• [Data provided]:
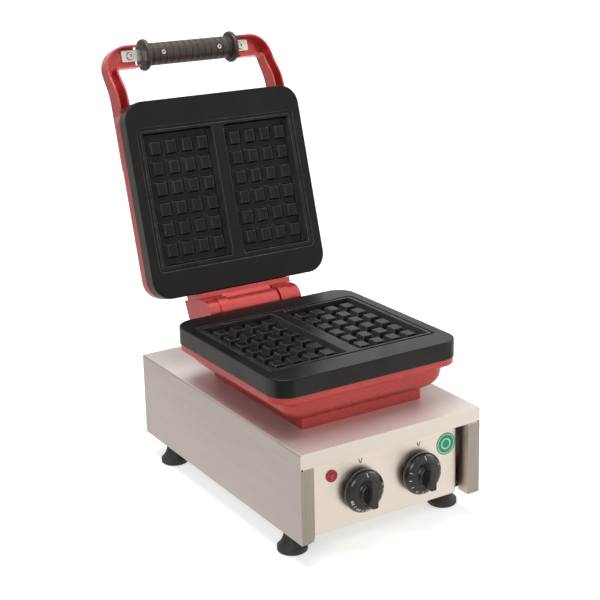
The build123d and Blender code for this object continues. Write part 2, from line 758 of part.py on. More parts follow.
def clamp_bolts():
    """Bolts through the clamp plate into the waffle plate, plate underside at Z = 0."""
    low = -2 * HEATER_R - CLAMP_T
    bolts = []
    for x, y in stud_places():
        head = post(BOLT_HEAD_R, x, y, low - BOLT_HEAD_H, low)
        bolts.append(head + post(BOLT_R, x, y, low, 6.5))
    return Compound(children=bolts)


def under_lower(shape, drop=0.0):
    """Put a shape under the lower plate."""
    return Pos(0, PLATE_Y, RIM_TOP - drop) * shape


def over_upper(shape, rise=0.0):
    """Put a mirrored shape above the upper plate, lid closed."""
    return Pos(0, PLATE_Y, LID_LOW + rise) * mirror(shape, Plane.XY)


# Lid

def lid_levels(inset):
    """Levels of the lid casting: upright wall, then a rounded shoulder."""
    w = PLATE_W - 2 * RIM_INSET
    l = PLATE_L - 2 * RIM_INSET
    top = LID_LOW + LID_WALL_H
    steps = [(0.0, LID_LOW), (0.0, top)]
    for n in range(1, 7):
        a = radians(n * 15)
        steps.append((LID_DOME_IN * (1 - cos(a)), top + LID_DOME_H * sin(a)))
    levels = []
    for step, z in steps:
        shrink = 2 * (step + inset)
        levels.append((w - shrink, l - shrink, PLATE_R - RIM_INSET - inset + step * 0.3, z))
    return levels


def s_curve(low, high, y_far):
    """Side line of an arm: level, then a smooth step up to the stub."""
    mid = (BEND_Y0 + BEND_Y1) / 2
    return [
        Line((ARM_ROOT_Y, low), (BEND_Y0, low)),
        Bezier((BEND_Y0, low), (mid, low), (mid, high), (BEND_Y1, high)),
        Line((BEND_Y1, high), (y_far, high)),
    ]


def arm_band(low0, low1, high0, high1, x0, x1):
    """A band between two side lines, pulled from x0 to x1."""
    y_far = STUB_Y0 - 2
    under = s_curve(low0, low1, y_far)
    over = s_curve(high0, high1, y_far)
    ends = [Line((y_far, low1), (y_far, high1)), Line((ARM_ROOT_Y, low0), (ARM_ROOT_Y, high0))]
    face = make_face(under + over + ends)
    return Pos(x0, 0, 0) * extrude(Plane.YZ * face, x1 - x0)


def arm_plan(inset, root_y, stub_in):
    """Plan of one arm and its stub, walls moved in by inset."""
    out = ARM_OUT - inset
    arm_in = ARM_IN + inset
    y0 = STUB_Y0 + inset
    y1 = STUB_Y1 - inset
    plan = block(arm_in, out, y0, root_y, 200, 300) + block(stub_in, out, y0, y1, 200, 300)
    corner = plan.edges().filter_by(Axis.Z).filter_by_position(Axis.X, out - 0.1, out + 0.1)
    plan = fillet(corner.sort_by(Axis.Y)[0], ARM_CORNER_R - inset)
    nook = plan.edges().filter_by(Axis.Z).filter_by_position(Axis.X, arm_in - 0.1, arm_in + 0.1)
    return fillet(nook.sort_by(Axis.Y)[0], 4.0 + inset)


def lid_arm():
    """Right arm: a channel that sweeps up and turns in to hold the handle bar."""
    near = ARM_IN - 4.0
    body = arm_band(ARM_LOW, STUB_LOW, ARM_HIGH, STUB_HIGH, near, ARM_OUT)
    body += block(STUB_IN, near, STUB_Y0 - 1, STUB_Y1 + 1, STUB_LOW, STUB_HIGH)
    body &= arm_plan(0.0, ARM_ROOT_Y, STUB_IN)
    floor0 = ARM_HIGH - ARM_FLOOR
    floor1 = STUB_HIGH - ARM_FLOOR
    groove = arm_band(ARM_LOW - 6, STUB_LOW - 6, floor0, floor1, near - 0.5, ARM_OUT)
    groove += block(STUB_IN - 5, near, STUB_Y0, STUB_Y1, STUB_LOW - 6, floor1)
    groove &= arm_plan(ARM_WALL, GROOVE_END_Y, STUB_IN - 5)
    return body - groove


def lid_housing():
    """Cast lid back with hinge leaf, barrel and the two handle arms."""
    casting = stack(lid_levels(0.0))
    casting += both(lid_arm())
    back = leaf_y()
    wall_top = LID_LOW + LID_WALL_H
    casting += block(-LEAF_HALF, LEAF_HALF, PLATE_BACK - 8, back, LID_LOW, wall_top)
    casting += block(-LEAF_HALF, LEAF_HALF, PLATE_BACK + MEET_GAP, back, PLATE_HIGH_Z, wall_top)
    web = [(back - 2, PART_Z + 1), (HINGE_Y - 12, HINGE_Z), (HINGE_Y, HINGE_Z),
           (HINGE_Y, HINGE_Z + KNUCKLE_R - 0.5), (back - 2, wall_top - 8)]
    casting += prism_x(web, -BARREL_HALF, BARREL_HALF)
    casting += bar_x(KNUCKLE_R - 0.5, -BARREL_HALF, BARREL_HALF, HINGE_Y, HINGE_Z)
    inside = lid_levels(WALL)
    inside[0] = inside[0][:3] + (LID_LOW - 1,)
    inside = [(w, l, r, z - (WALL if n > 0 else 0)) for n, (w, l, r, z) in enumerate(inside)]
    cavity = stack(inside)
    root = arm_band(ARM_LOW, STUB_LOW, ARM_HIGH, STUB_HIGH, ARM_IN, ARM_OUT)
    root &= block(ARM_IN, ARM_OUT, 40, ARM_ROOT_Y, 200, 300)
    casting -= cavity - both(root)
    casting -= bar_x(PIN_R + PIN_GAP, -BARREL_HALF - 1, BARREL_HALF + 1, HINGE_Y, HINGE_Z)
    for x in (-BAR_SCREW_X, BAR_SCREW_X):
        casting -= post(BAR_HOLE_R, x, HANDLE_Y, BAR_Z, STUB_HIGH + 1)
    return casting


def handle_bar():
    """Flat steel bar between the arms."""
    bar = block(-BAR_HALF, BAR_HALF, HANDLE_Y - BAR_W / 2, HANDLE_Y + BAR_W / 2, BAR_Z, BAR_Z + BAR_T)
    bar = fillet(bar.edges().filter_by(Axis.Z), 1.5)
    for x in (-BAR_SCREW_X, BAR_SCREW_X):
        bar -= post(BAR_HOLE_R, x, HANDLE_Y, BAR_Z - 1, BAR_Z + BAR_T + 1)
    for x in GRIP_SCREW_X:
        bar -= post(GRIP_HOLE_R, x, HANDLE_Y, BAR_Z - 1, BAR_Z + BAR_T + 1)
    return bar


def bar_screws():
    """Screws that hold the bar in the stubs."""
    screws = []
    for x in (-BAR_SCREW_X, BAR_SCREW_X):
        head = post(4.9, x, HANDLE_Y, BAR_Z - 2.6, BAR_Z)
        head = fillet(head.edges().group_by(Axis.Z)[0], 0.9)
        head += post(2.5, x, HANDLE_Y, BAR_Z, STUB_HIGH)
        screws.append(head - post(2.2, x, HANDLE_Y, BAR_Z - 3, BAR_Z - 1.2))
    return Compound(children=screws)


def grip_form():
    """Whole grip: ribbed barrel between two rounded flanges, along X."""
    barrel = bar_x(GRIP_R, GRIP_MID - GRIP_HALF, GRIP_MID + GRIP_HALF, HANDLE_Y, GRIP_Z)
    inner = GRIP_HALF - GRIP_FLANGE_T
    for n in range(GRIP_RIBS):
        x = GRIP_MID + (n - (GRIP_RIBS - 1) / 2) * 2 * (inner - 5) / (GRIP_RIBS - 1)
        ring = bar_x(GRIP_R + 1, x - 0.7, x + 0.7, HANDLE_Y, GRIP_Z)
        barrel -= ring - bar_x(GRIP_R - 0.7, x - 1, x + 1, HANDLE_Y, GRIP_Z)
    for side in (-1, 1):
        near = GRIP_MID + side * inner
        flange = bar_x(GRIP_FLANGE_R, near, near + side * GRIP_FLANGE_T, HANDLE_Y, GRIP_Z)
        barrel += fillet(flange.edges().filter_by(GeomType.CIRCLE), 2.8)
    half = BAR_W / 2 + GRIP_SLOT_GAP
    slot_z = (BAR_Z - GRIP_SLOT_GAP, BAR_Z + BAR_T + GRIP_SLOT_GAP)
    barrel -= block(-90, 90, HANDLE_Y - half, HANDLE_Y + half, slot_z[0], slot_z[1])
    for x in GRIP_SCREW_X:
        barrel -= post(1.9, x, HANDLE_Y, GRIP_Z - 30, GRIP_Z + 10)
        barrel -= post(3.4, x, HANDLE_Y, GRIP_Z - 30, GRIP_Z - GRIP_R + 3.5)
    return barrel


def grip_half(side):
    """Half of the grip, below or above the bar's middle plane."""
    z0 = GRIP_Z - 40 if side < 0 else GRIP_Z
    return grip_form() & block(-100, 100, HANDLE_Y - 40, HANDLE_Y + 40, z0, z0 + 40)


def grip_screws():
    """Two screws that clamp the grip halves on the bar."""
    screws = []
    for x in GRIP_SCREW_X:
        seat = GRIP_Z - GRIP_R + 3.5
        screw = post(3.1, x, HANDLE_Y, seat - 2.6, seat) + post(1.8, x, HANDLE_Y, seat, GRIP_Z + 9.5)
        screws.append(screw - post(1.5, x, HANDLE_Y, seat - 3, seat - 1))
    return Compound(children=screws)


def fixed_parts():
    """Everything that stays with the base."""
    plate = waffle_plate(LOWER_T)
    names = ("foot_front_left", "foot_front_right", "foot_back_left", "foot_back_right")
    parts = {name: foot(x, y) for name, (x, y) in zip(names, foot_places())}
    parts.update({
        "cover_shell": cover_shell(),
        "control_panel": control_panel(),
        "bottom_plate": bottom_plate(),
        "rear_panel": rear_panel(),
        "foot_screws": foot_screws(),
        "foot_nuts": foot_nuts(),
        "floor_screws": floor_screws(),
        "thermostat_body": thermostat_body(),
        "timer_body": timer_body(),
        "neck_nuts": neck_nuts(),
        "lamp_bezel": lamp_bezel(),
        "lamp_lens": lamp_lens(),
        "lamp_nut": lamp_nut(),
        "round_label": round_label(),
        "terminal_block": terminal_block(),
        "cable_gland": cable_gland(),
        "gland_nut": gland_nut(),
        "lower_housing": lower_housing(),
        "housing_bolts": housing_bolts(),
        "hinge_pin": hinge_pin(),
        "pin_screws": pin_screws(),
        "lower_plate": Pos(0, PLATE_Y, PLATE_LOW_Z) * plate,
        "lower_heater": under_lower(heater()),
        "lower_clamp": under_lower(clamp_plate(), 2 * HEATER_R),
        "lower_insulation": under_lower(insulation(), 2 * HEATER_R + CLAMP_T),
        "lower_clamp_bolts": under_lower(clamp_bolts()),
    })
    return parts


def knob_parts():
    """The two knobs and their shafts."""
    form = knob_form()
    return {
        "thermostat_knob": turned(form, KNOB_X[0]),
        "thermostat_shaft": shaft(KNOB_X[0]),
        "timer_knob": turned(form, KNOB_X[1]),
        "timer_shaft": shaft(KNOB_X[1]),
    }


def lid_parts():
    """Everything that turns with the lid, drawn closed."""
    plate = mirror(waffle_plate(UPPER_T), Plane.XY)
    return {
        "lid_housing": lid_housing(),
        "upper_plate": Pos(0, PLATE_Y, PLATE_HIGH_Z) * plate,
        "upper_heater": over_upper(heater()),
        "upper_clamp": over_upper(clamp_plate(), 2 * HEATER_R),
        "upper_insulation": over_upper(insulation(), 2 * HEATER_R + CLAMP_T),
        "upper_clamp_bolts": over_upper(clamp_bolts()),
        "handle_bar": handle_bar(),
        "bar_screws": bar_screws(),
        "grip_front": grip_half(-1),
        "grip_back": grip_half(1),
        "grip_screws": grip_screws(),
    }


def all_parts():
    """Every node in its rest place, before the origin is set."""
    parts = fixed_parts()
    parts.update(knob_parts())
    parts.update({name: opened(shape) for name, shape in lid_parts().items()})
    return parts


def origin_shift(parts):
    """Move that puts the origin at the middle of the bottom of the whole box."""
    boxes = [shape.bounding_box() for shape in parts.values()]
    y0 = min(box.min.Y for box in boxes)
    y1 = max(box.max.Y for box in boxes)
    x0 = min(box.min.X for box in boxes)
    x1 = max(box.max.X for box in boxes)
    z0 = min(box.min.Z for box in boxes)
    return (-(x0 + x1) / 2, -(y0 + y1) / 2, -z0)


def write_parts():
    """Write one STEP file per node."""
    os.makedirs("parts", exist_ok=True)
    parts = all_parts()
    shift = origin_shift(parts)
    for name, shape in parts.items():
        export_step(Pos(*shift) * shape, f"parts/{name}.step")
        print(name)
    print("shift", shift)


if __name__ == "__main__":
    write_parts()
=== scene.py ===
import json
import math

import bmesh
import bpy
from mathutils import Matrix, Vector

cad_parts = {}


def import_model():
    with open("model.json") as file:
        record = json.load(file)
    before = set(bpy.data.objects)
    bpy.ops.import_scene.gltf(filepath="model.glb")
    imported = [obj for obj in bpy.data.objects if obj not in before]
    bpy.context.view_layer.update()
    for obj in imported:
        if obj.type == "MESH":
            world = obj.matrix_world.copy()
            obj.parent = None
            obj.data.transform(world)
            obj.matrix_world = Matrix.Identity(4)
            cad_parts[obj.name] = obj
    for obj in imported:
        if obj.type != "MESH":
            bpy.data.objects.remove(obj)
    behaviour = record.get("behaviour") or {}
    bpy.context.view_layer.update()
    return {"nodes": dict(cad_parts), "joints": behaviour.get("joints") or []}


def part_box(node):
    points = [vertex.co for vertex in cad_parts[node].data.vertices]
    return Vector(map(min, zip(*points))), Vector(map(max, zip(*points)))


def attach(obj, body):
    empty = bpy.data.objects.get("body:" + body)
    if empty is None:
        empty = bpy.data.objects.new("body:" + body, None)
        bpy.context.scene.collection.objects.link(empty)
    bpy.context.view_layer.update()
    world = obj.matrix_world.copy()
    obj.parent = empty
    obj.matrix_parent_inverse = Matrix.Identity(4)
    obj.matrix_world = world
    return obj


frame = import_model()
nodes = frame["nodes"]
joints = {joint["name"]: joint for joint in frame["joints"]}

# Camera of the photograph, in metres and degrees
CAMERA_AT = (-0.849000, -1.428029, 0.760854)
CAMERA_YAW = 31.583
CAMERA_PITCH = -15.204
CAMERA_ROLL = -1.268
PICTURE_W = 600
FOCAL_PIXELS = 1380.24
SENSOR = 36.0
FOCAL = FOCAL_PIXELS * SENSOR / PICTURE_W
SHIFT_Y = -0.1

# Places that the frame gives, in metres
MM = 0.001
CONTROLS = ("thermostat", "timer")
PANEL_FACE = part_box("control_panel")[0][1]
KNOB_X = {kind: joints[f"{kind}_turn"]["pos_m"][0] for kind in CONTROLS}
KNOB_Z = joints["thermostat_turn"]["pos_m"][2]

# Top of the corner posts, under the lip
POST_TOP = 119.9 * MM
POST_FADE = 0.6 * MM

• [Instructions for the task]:
Copy out precisely the lines from the line with "parts = all_parts()" to the line with "obj.matrix_world = world" in the material above, including those two lines and omitting all the rest.

• [Full response]:
    parts = all_parts()
    shift = origin_shift(parts)
    for name, shape in parts.items():
        export_step(Pos(*shift) * shape, f"parts/{name}.step")
        print(name)
    print("shift", shift)


if __name__ == "__main__":
    write_parts()
=== scene.py ===
import json
import math

import bmesh
import bpy
from mathutils import Matrix, Vector

cad_parts = {}


def import_model():
    with open("model.json") as file:
        record = json.load(file)
    before = set(bpy.data.objects)
    bpy.ops.import_scene.gltf(filepath="model.glb")
    imported = [obj for obj in bpy.data.objects if obj not in before]
    bpy.context.view_layer.update()
    for obj in imported:
        if obj.type == "MESH":
            world = obj.matrix_world.copy()
            obj.parent = None
            obj.data.transform(world)
            obj.matrix_world = Matrix.Identity(4)
            cad_parts[obj.name] = obj
    for obj in imported:
        if obj.type != "MESH":
            bpy.data.objects.remove(obj)
    behaviour = record.get("behaviour") or {}
    bpy.context.view_layer.update()
    return {"nodes": dict(cad_parts), "joints": behaviour.get("joints") or []}


def part_box(node):
    points = [vertex.co for vertex in cad_parts[node].data.vertices]
    return Vector(map(min, zip(*points))), Vector(map(max, zip(*points)))


def attach(obj, body):
    empty = bpy.data.objects.get("body:" + body)
    if empty is None:
        empty = bpy.data.objects.new("body:" + body, None)
        bpy.context.scene.collection.objects.link(empty)
    bpy.context.view_layer.update()
    world = obj.matrix_world.copy()
    obj.parent = empty
    obj.matrix_parent_inverse = Matrix.Identity(4)
    obj.matrix_world = world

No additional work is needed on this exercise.